To the Platinum Blonde DJ On Her Way to Laos

Everything about you was loud—loud colors, loud laugh, loud voice with a rough-around-the-edges accent you had carried from a small town in England to the common room of that Bangkok hostel. All of the guests except for the two of us were wearing faded T-shirts purchased for 200 baht. I was in what my 23-year-old self thought was an office getup: a rumpled button-up and a polyblend pencil skirt that was an inch or two shy of respectable. You were a platinum blonde bombshell with gold hoop earrings that I could have fit my fist through. We would never have been friends in our respective lives back home, but there we were in a cement-floored bar where neither of us belonged.

A part of me wanted to dislike you, but I couldn’t, really. I saw myself as different—a serious professional even though I had never held a serious job. I had moved to Thailand two weeks earlier on a whim and the consequences of my impulsive decision were already crashing down. I had no home, no friends, a few hundred dollars dwindling in the bank. Each night I fell asleep in a 10-person dorm clutching my purse like a stuffed toy, then woke up and set about the laborious business of pretending my shit was together.

You held no such compunctions. We must have talked for hours, though the fine lines of our vodka-fueled conversation have bled together like watercolors in my memory. You had plans, this much I know. You wanted to be a DJ. You had been working here and there at clubs in London. You had never been anywhere before and had touched down in Asia just a few hours earlier. You were supposed to travel far and wide, wandering the well-etched grooves in the so-called banana pancake trail that snaked through the map of Southeast Asia, but instead you went to Vang Vieng.

Vang Vieng, a town of roughly 50,000 in central Laos, is surrounded on all sides by beauty, by jungle-draped limestone mountains riddled with caves and the serpentine curves of the Nam Song River. In the rainy season from May to September, a potent, heady mist settles over the landscape, blurring the edges into an Impressionist painting wrought in shades of green and lilac.

But this was not why travelers went there. Around 1999, one local started renting inflatable tubes to coast down the river and as more people came, a vast, illicit ecosystem sprang up to accommodate. A network of ramshackle wooden bars selling cheap marijuana and hallucinogenic mushrooms along the river banks drew tens of thousands each year, so that on any given day during peak season, backpackers outnumbered locals by a factor of three to one.

People died in the Nam Song almost every month. Sometimes one or two at a time, sometimes more. They spent days drinking Red Bull and moonshine out of plastic buckets, then snapped their spines on the shallow river bed or shattered their skulls on the rocks.

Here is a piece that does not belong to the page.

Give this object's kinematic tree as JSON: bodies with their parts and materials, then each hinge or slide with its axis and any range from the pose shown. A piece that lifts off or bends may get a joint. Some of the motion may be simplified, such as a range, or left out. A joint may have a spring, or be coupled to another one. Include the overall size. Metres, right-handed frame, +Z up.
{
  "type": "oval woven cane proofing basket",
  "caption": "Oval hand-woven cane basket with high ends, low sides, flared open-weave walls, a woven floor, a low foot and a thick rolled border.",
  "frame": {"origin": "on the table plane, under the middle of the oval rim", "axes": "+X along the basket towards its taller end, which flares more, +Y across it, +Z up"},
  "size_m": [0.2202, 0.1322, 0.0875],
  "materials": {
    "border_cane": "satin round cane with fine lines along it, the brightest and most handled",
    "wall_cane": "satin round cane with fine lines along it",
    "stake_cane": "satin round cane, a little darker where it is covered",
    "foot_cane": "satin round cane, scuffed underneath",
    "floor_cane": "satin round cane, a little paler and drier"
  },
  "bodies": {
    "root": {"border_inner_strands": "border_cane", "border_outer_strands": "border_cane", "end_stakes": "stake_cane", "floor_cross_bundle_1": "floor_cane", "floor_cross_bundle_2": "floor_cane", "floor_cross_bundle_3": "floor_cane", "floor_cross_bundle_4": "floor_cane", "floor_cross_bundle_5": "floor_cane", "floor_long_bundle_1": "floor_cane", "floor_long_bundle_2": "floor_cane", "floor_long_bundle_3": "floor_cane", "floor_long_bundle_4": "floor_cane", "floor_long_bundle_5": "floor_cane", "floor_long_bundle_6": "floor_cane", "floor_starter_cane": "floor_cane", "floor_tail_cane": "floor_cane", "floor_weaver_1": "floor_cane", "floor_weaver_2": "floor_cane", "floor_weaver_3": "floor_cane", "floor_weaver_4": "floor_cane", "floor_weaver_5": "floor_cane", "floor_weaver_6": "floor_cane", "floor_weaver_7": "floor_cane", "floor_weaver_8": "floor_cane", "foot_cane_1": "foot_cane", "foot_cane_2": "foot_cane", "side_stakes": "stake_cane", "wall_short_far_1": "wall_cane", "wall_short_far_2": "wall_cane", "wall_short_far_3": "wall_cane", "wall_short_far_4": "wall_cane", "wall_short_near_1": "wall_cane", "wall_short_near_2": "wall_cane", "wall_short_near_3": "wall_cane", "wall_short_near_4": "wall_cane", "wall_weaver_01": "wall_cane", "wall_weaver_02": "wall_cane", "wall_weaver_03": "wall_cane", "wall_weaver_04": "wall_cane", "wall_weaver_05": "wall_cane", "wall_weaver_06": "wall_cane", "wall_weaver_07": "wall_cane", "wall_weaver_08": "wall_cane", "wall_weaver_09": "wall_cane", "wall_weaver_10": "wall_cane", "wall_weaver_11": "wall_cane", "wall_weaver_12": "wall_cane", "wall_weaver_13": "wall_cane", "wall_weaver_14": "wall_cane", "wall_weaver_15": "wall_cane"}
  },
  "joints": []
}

We must have spoken about Vang Vieng, because I never forgot my own visit. By the time I arrived with four friends in 2011, six months before buying a one-way ticket to Thailand, it was a lawless town anchored around a dusty strip of shops selling neon singlets and waterproof phone cases. Come evening, stragglers covered in bodypaint would drift back from the river, while others spent whole days slack-jawed and stoned watching Friends and Family Guy on loop at one of more than a dozen restaurants. There were no children on the streets, because their parents would not let them play outside.

My friends and I did what everyone else did. We started smoking hastily rolled joints and downing shots of throat-scalding Lao-Lao whiskey well before noon. We danced on wooden platforms and around bonfires. We wrote phone numbers and names and phrases on our arms and legs that later made little sense. We took pictures with my camera, then promptly lost it. We made and lost friends and talked of nothing.

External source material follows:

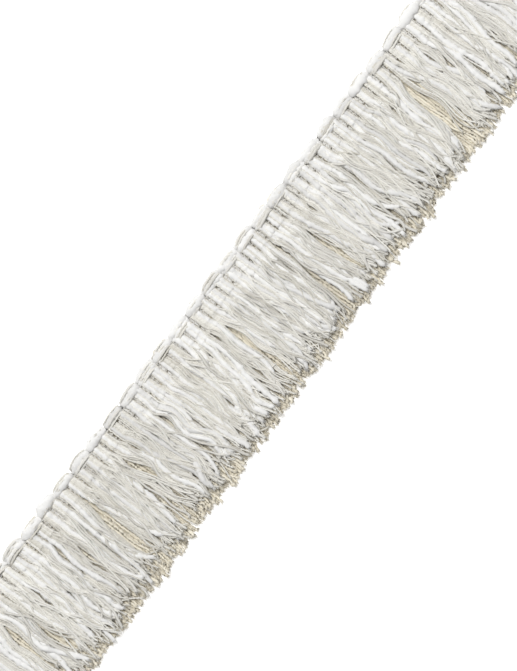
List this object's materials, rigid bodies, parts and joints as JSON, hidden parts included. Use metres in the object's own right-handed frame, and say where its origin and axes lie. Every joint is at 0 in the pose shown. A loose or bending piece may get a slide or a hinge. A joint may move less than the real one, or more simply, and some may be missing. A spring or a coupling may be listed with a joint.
{
  "type": "fringe trim",
  "caption": "Straight length of brush fringe trimming: a looped, chain-stitched heading with a deep layered skirt of loose cut yarns, for sewing along a fabric edge.",
  "frame": {"origin": "on the underside of the trimming as it lies face up, at the middle of its length and of its whole width", "axes": "+X along the trimming, +Y across it from the cut yarn tips to the looped edge, +Z out of its face"},
  "size_m": [0.32, 0.0508, 0.0082],
  "materials": {
    "roving": "matte off-white soft spun roving and twisted cotton yarns",
    "twisted_cord": "matte cream two-ply cotton cord",
    "matte_yarn": "matte pale grey plied yarn",
    "thread": "matte natural twisted sewing thread",
    "back_yarn": "matte ecru plied yarn, cut at its ends"
  },
  "bodies": {
    "heading": {"lower_chain_thread": "thread", "middle_chain_thread": "thread", "upper_chain_thread": "thread", "ground_weft_thread": "thread", "edge_loop_01": "roving", "edge_loop_02": "roving", "edge_loop_03": "roving", "edge_loop_04": "roving", "edge_loop_05": "roving", "edge_loop_06": "roving", "edge_loop_07": "roving", "edge_loop_08": "roving", "edge_loop_09": "roving", "edge_loop_10": "roving", "edge_loop_11": "roving", "edge_loop_12": "roving", "edge_loop_13": "roving", "edge_loop_14": "roving", "edge_loop_15": "roving", "edge_loop_16": "roving", "edge_loop_17": "roving", "edge_loop_18": "roving", "edge_loop_19": "roving", "edge_loop_20": "roving", "edge_loop_21": "roving", "edge_loop_22": "roving", "edge_loop_23": "roving", "edge_loop_24": "roving", "edge_loop_25": "roving", "edge_loop_26": "roving", "edge_loop_27": "roving", "edge_loop_28": "roving", "edge_loop_29": "roving", "edge_loop_30": "roving", "edge_loop_31": "roving", "edge_loop_32": "roving"},
    "skirt_section_01": {"skirt_section_01": "back_yarn"},
    "skirt_section_02": {"skirt_section_02": "back_yarn"},
    "skirt_section_03": {"skirt_section_03": "back_yarn"},
    "skirt_section_04": {"skirt_section_04": "back_yarn"},
    "skirt_section_05": {"skirt_section_05": "back_yarn"},
    "skirt_section_06": {"skirt_section_06": "back_yarn"},
    "skirt_section_07": {"skirt_section_07": "back_yarn"},
    "skirt_section_08": {"skirt_section_08": "back_yarn"},
    "front_hank_01": {"front_hank_01": "roving"},
    "front_hank_02": {"front_hank_02": "roving"},
    "front_hank_03": {"front_hank_03": "roving"},
    "front_hank_04": {"front_hank_04": "roving"},
    "front_hank_05": {"front_hank_05": "roving"},
    "front_hank_06": {"front_hank_06": "roving"},
    "front_hank_07": {"front_hank_07": "roving"},
    "front_hank_08": {"front_hank_08": "roving"},
    "front_hank_09": {"front_hank_09": "roving"},
    "front_hank_10": {"front_hank_10": "roving"},
    "front_hank_11": {"front_hank_11": "roving"},
    "front_hank_12": {"front_hank_12": "roving"},
    "front_hank_13": {"front_hank_13": "roving"},
    "front_hank_14": {"front_hank_14": "roving"},
    "front_hank_15": {"front_hank_15": "roving"},
    "front_hank_16": {"front_hank_16": "roving"}
  },
  "joints": [
    {"name": "skirt_lift_01", "type": "hinge", "parent": "heading", "child": "skirt_section_01", "pos_m": [-0.14, 0.0158, 0.0059], "axis": [-1, 0, 0], "range_deg": [0, 75]},
    {"name": "skirt_lift_02", "type": "hinge", "parent": "heading", "child": "skirt_section_02", "pos_m": [-0.1, 0.0158, 0.0059], "axis": [-1, 0, 0], "range_deg": [0, 75]},
    {"name": "skirt_lift_03", "type": "hinge", "parent": "heading", "child": "skirt_section_03", "pos_m": [-0.06, 0.0158, 0.0059], "axis": [-1, 0, 0], "range_deg": [0, 75]},
    {"name": "skirt_lift_04", "type": "hinge", "parent": "heading", "child": "skirt_section_04", "pos_m": [-0.02, 0.0158, 0.0059], "axis": [-1, 0, 0], "range_deg": [0, 75]},
    {"name": "skirt_lift_05", "type": "hinge", "parent": "heading", "child": "skirt_section_05", "pos_m": [0.02, 0.0158, 0.0059], "axis": [-1, 0, 0], "range_deg": [0, 75]},
    {"name": "skirt_lift_06", "type": "hinge", "parent": "heading", "child": "skirt_section_06", "pos_m": [0.06, 0.0158, 0.0059], "axis": [-1, 0, 0], "range_deg": [0, 75]},
    {"name": "skirt_lift_07", "type": "hinge", "parent": "heading", "child": "skirt_section_07", "pos_m": [0.1, 0.0158, 0.0059], "axis": [-1, 0, 0], "range_deg": [0, 75]},
    {"name": "skirt_lift_08", "type": "hinge", "parent": "heading", "child": "skirt_section_08", "pos_m": [0.14, 0.0158, 0.0059], "axis": [-1, 0, 0], "range_deg": [0, 75]},
    {"name": "front_lift_01", "type": "hinge", "parent": "skirt_section_01", "child": "front_hank_01", "pos_m": [-0.15, 0.0108, 0.0082], "axis": [-1, 0, 0], "range_deg": [0, 105]},
    {"name": "front_lift_02", "type": "hinge", "parent": "skirt_section_01", "child": "front_hank_02", "pos_m": [-0.13, 0.0108, 0.0082], "axis": [-1, 0, 0], "range_deg": [0, 105]},
    {"name": "front_lift_03", "type": "hinge", "parent": "skirt_section_02", "child": "front_hank_03", "pos_m": [-0.11, 0.0108, 0.0082], "axis": [-1, 0, 0], "range_deg": [0, 105]},
    {"name": "front_lift_04", "type": "hinge", "parent": "skirt_section_02", "child": "front_hank_04", "pos_m": [-0.09, 0.0108, 0.0082], "axis": [-1, 0, 0], "range_deg": [0, 105]},
    {"name": "front_lift_05", "type": "hinge", "parent": "skirt_section_03", "child": "front_hank_05", "pos_m": [-0.07, 0.0108, 0.0082], "axis": [-1, 0, 0], "range_deg": [0, 105]},
    {"name": "front_lift_06", "type": "hinge", "parent": "skirt_section_03", "child": "front_hank_06", "pos_m": [-0.05, 0.0108, 0.0082], "axis": [-1, 0, 0], "range_deg": [0, 105]},
    {"name": "front_lift_07", "type": "hinge", "parent": "skirt_section_04", "child": "front_hank_07", "pos_m": [-0.03, 0.0108, 0.0082], "axis": [-1, 0, 0], "range_deg": [0, 105]},
    {"name": "front_lift_08", "type": "hinge", "parent": "skirt_section_04", "child": "front_hank_08", "pos_m": [-0.01, 0.0108, 0.0082], "axis": [-1, 0, 0], "range_deg": [0, 105]},
    {"name": "front_lift_09", "type": "hinge", "parent": "skirt_section_05", "child": "front_hank_09", "pos_m": [0.01, 0.0108, 0.0082], "axis": [-1, 0, 0], "range_deg": [0, 105]},
    {"name": "front_lift_10", "type": "hinge", "parent": "skirt_section_05", "child": "front_hank_10", "pos_m": [0.03, 0.0108, 0.0082], "axis": [-1, 0, 0], "range_deg": [0, 105]},
    {"name": "front_lift_11", "type": "hinge", "parent": "skirt_section_06", "child": "front_hank_11", "pos_m": [0.05, 0.0108, 0.0082], "axis": [-1, 0, 0], "range_deg": [0, 105]},
    {"name": "front_lift_12", "type": "hinge", "parent": "skirt_section_06", "child": "front_hank_12", "pos_m": [0.07, 0.0108, 0.0082], "axis": [-1, 0, 0], "range_deg": [0, 105]},
    {"name": "front_lift_13", "type": "hinge", "parent": "skirt_section_07", "child": "front_hank_13", "pos_m": [0.09, 0.0108, 0.0082], "axis": [-1, 0, 0], "range_deg": [0, 105]},
    {"name": "front_lift_14", "type": "hinge", "parent": "skirt_section_07", "child": "front_hank_14", "pos_m": [0.11, 0.0108, 0.0082], "axis": [-1, 0, 0], "range_deg": [0, 105]},
    {"name": "front_lift_15", "type": "hinge", "parent": "skirt_section_08", "child": "front_hank_15", "pos_m": [0.13, 0.0108, 0.0082], "axis": [-1, 0, 0], "range_deg": [0, 105]},
    {"name": "front_lift_16", "type": "hinge", "parent": "skirt_section_08", "child": "front_hank_16", "pos_m": [0.15, 0.0108, 0.0082], "axis": [-1, 0, 0], "range_deg": [0, 105]}
  ]
}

And the farther downstream we drifted, the more often the five of us separated, and the more time we spent looking for one member of our group who kept wandering off. When we found her for the last time, she was sitting off to the side of the mayhem, red-eyed and ghost-faced. She had swung on a makeshift rope swing and lost consciousness the moment she hit the water. Someone had found her floating facedown, slowly drifting in the current. She wouldn’t stop crying. She told us she was fine.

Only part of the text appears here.